-- start of Data --
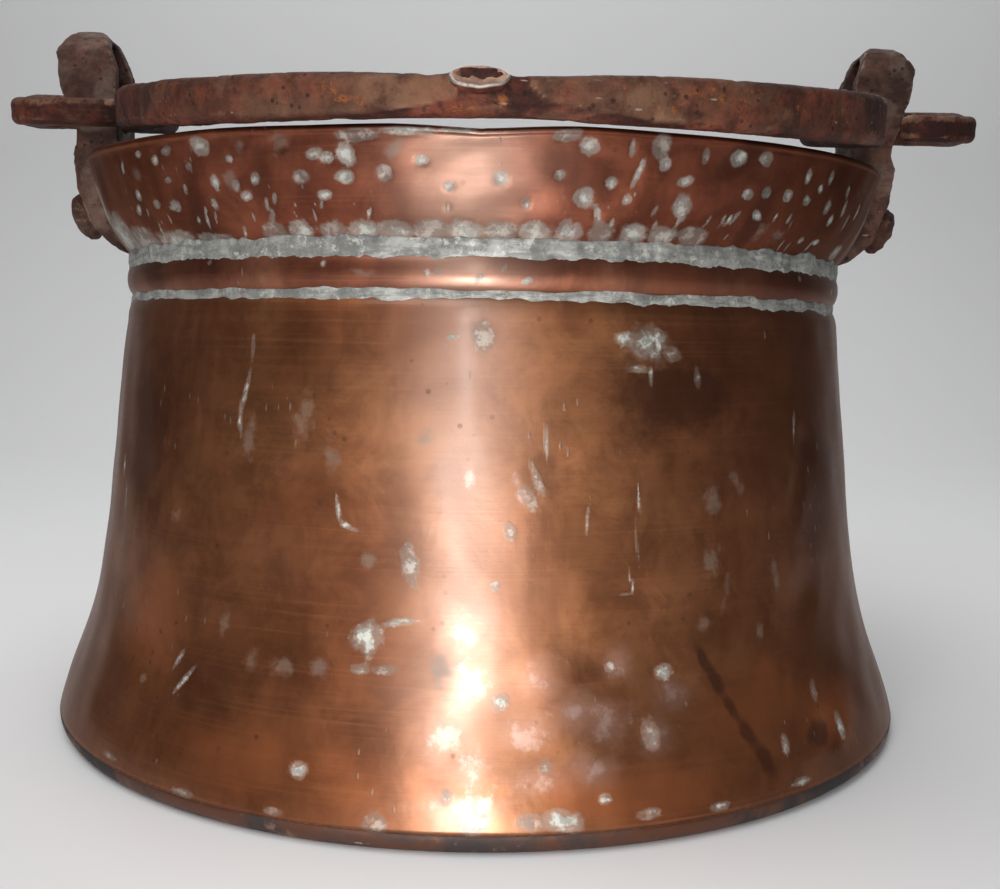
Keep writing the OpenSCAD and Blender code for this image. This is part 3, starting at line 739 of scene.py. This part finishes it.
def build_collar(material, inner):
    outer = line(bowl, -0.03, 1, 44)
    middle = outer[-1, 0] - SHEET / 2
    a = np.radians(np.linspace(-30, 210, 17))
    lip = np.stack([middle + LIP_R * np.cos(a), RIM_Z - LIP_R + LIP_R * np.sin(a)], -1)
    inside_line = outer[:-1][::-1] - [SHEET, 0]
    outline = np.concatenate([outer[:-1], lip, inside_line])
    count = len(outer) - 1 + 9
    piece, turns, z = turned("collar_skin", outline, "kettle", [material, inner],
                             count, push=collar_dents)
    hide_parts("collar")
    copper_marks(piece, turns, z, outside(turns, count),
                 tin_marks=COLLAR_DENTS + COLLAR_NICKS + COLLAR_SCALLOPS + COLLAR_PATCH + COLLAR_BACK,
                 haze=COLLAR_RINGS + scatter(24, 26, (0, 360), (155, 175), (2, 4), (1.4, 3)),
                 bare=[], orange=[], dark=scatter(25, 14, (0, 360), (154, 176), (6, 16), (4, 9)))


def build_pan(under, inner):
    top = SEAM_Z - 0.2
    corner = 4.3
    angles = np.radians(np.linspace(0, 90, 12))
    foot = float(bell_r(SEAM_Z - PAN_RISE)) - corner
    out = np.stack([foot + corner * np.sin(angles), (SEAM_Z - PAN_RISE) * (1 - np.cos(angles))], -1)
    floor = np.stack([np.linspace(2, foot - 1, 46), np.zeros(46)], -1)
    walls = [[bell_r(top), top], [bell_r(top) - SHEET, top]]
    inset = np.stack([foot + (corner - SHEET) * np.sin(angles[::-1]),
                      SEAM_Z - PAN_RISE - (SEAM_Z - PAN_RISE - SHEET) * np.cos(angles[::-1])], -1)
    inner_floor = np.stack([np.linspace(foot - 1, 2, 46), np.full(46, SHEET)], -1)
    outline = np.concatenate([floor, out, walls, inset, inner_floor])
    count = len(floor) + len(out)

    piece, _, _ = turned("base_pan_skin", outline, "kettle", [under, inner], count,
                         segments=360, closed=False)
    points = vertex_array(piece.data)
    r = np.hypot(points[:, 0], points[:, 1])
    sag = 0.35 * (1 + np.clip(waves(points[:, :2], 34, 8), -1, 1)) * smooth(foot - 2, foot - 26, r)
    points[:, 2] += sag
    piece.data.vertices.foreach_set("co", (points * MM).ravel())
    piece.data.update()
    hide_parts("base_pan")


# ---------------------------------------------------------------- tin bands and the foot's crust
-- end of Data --
### Given request
Return the whole listing exactly, with every line included.

### The completed task
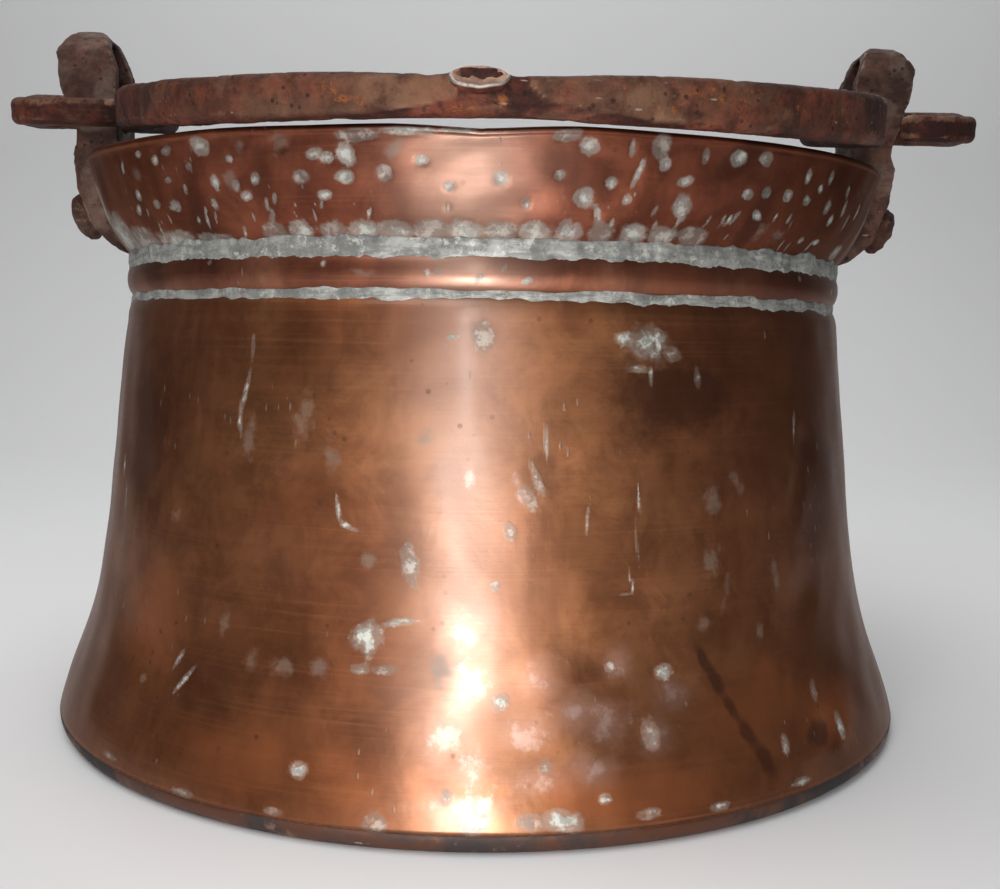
Keep writing the OpenSCAD and Blender code for this image. This is part 3, starting at line 739 of scene.py. This part finishes it.
def build_collar(material, inner):
    outer = line(bowl, -0.03, 1, 44)
    middle = outer[-1, 0] - SHEET / 2
    a = np.radians(np.linspace(-30, 210, 17))
    lip = np.stack([middle + LIP_R * np.cos(a), RIM_Z - LIP_R + LIP_R * np.sin(a)], -1)
    inside_line = outer[:-1][::-1] - [SHEET, 0]
    outline = np.concatenate([outer[:-1], lip, inside_line])
    count = len(outer) - 1 + 9
    piece, turns, z = turned("collar_skin", outline, "kettle", [material, inner],
                             count, push=collar_dents)
    hide_parts("collar")
    copper_marks(piece, turns, z, outside(turns, count),
                 tin_marks=COLLAR_DENTS + COLLAR_NICKS + COLLAR_SCALLOPS + COLLAR_PATCH + COLLAR_BACK,
                 haze=COLLAR_RINGS + scatter(24, 26, (0, 360), (155, 175), (2, 4), (1.4, 3)),
                 bare=[], orange=[], dark=scatter(25, 14, (0, 360), (154, 176), (6, 16), (4, 9)))


def build_pan(under, inner):
    top = SEAM_Z - 0.2
    corner = 4.3
    angles = np.radians(np.linspace(0, 90, 12))
    foot = float(bell_r(SEAM_Z - PAN_RISE)) - corner
    out = np.stack([foot + corner * np.sin(angles), (SEAM_Z - PAN_RISE) * (1 - np.cos(angles))], -1)
    floor = np.stack([np.linspace(2, foot - 1, 46), np.zeros(46)], -1)
    walls = [[bell_r(top), top], [bell_r(top) - SHEET, top]]
    inset = np.stack([foot + (corner - SHEET) * np.sin(angles[::-1]),
                      SEAM_Z - PAN_RISE - (SEAM_Z - PAN_RISE - SHEET) * np.cos(angles[::-1])], -1)
    inner_floor = np.stack([np.linspace(foot - 1, 2, 46), np.full(46, SHEET)], -1)
    outline = np.concatenate([floor, out, walls, inset, inner_floor])
    count = len(floor) + len(out)

    piece, _, _ = turned("base_pan_skin", outline, "kettle", [under, inner], count,
                         segments=360, closed=False)
    points = vertex_array(piece.data)
    r = np.hypot(points[:, 0], points[:, 1])
    sag = 0.35 * (1 + np.clip(waves(points[:, :2], 34, 8), -1, 1)) * smooth(foot - 2, foot - 26, r)
    points[:, 2] += sag
    piece.data.vertices.foreach_set("co", (points * MM).ravel())
    piece.data.update()
    hide_parts("base_pan")


# ---------------------------------------------------------------- tin bands and the foot's crust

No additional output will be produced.